**Written task:** Repeat the full listing, word for word.

**Given material:**
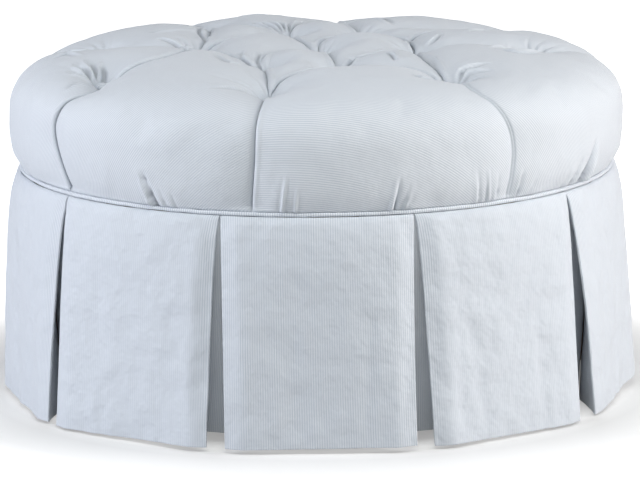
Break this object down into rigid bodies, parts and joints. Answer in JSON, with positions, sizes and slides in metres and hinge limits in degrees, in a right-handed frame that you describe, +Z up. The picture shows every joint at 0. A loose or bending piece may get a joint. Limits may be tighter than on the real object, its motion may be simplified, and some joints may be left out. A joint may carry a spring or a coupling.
{
  "type": "tufted ottoman",
  "caption": "Round upholstered ottoman with a deep-tufted cushion top, welt cord and a floor-length skirt of pleated panels over a hidden wooden base.",
  "frame": {"origin": "on the floor under the centre of the base", "axes": "+Z up through the cushion's centre, front towards -Y with one skirt panel square to it, +X to the right seen from the front"},
  "size_m": [0.9318, 0.896, 0.512],
  "materials": {
    "cover_cloth": "matte",
    "button_cloth": "matte",
    "welt_cloth": "matte",
    "skirt_cloth": "matte",
    "insert_cloth": "matte",
    "foam": "matte",
    "twine": "matte",
    "washer_fibre": "matte",
    "tack_card": "matte",
    "plywood": "matte",
    "screw_steel": "satin",
    "softwood": "matte",
    "fibreboard": "matte",
    "stained_wood": "satin",
    "hardware_steel": "satin",
    "glide_plastic": "matte",
    "dust_cloth": "matte"
  },
  "bodies": {
    "root": {"tufted_cover": "cover_cloth", "foam_pad": "foam", "tuft_buttons": "button_cloth", "tuft_twine": "twine", "tie_off_washers": "washer_fibre", "welt_cord": "welt_cloth", "skirt_panel_1": "skirt_cloth", "skirt_panel_2": "skirt_cloth", "skirt_panel_3": "skirt_cloth", "skirt_panel_4": "skirt_cloth", "skirt_panel_5": "skirt_cloth", "skirt_panel_6": "skirt_cloth", "skirt_panel_7": "skirt_cloth", "skirt_panel_8": "skirt_cloth", "skirt_panel_9": "skirt_cloth", "skirt_panel_10": "skirt_cloth", "pleat_insert_1": "insert_cloth", "pleat_insert_2": "insert_cloth", "pleat_insert_3": "insert_cloth", "pleat_insert_4": "insert_cloth", "pleat_insert_5": "insert_cloth", "pleat_insert_6": "insert_cloth", "pleat_insert_7": "insert_cloth", "pleat_insert_8": "insert_cloth", "pleat_insert_9": "insert_cloth", "pleat_insert_10": "insert_cloth", "tack_strip": "tack_card", "deck_board": "plywood", "deck_screws": "screw_steel", "upright_1": "softwood", "upright_2": "softwood", "upright_3": "softwood", "upright_4": "softwood", "upright_5": "softwood", "upright_6": "softwood", "ring_segment_1": "plywood", "ring_segment_2": "plywood", "ring_segment_3": "plywood", "ring_segment_4": "plywood", "ring_segment_5": "plywood", "ring_segment_6": "plywood", "ring_screws": "screw_steel", "side_board_1": "fibreboard", "side_board_2": "fibreboard", "side_board_3": "fibreboard", "side_board_4": "fibreboard", "side_board_5": "fibreboard", "side_board_6": "fibreboard", "leg_1": "stained_wood", "leg_2": "stained_wood", "leg_3": "stained_wood", "leg_4": "stained_wood", "leg_studs": "hardware_steel", "leg_t_nuts": "hardware_steel", "glides": "glide_plastic", "dust_cover": "dust_cloth"}
  },
  "joints": []
}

**Complete answer:**
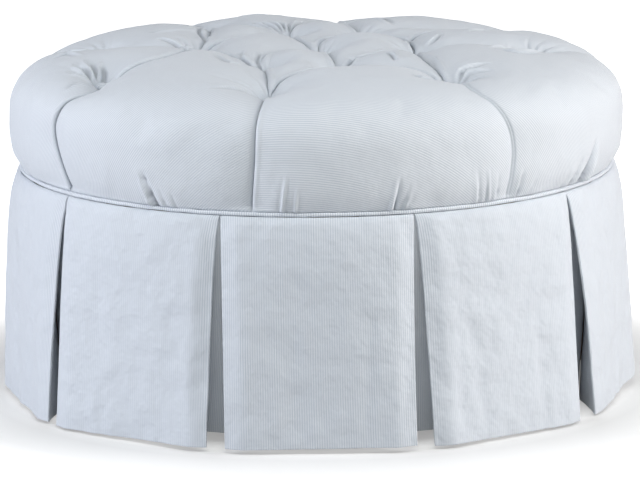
Break this object down into rigid bodies, parts and joints. Answer in JSON, with positions, sizes and slides in metres and hinge limits in degrees, in a right-handed frame that you describe, +Z up. The picture shows every joint at 0. A loose or bending piece may get a joint. Limits may be tighter than on the real object, its motion may be simplified, and some joints may be left out. A joint may carry a spring or a coupling.
{
  "type": "tufted ottoman",
  "caption": "Round upholstered ottoman with a deep-tufted cushion top, welt cord and a floor-length skirt of pleated panels over a hidden wooden base.",
  "frame": {"origin": "on the floor under the centre of the base", "axes": "+Z up through the cushion's centre, front towards -Y with one skirt panel square to it, +X to the right seen from the front"},
  "size_m": [0.9318, 0.896, 0.512],
  "materials": {
    "cover_cloth": "matte",
    "button_cloth": "matte",
    "welt_cloth": "matte",
    "skirt_cloth": "matte",
    "insert_cloth": "matte",
    "foam": "matte",
    "twine": "matte",
    "washer_fibre": "matte",
    "tack_card": "matte",
    "plywood": "matte",
    "screw_steel": "satin",
    "softwood": "matte",
    "fibreboard": "matte",
    "stained_wood": "satin",
    "hardware_steel": "satin",
    "glide_plastic": "matte",
    "dust_cloth": "matte"
  },
  "bodies": {
    "root": {"tufted_cover": "cover_cloth", "foam_pad": "foam", "tuft_buttons": "button_cloth", "tuft_twine": "twine", "tie_off_washers": "washer_fibre", "welt_cord": "welt_cloth", "skirt_panel_1": "skirt_cloth", "skirt_panel_2": "skirt_cloth", "skirt_panel_3": "skirt_cloth", "skirt_panel_4": "skirt_cloth", "skirt_panel_5": "skirt_cloth", "skirt_panel_6": "skirt_cloth", "skirt_panel_7": "skirt_cloth", "skirt_panel_8": "skirt_cloth", "skirt_panel_9": "skirt_cloth", "skirt_panel_10": "skirt_cloth", "pleat_insert_1": "insert_cloth", "pleat_insert_2": "insert_cloth", "pleat_insert_3": "insert_cloth", "pleat_insert_4": "insert_cloth", "pleat_insert_5": "insert_cloth", "pleat_insert_6": "insert_cloth", "pleat_insert_7": "insert_cloth", "pleat_insert_8": "insert_cloth", "pleat_insert_9": "insert_cloth", "pleat_insert_10": "insert_cloth", "tack_strip": "tack_card", "deck_board": "plywood", "deck_screws": "screw_steel", "upright_1": "softwood", "upright_2": "softwood", "upright_3": "softwood", "upright_4": "softwood", "upright_5": "softwood", "upright_6": "softwood", "ring_segment_1": "plywood", "ring_segment_2": "plywood", "ring_segment_3": "plywood", "ring_segment_4": "plywood", "ring_segment_5": "plywood", "ring_segment_6": "plywood", "ring_screws": "screw_steel", "side_board_1": "fibreboard", "side_board_2": "fibreboard", "side_board_3": "fibreboard", "side_board_4": "fibreboard", "side_board_5": "fibreboard", "side_board_6": "fibreboard", "leg_1": "stained_wood", "leg_2": "stained_wood", "leg_3": "stained_wood", "leg_4": "stained_wood", "leg_studs": "hardware_steel", "leg_t_nuts": "hardware_steel", "glides": "glide_plastic", "dust_cover": "dust_cloth"}
  },
  "joints": []
}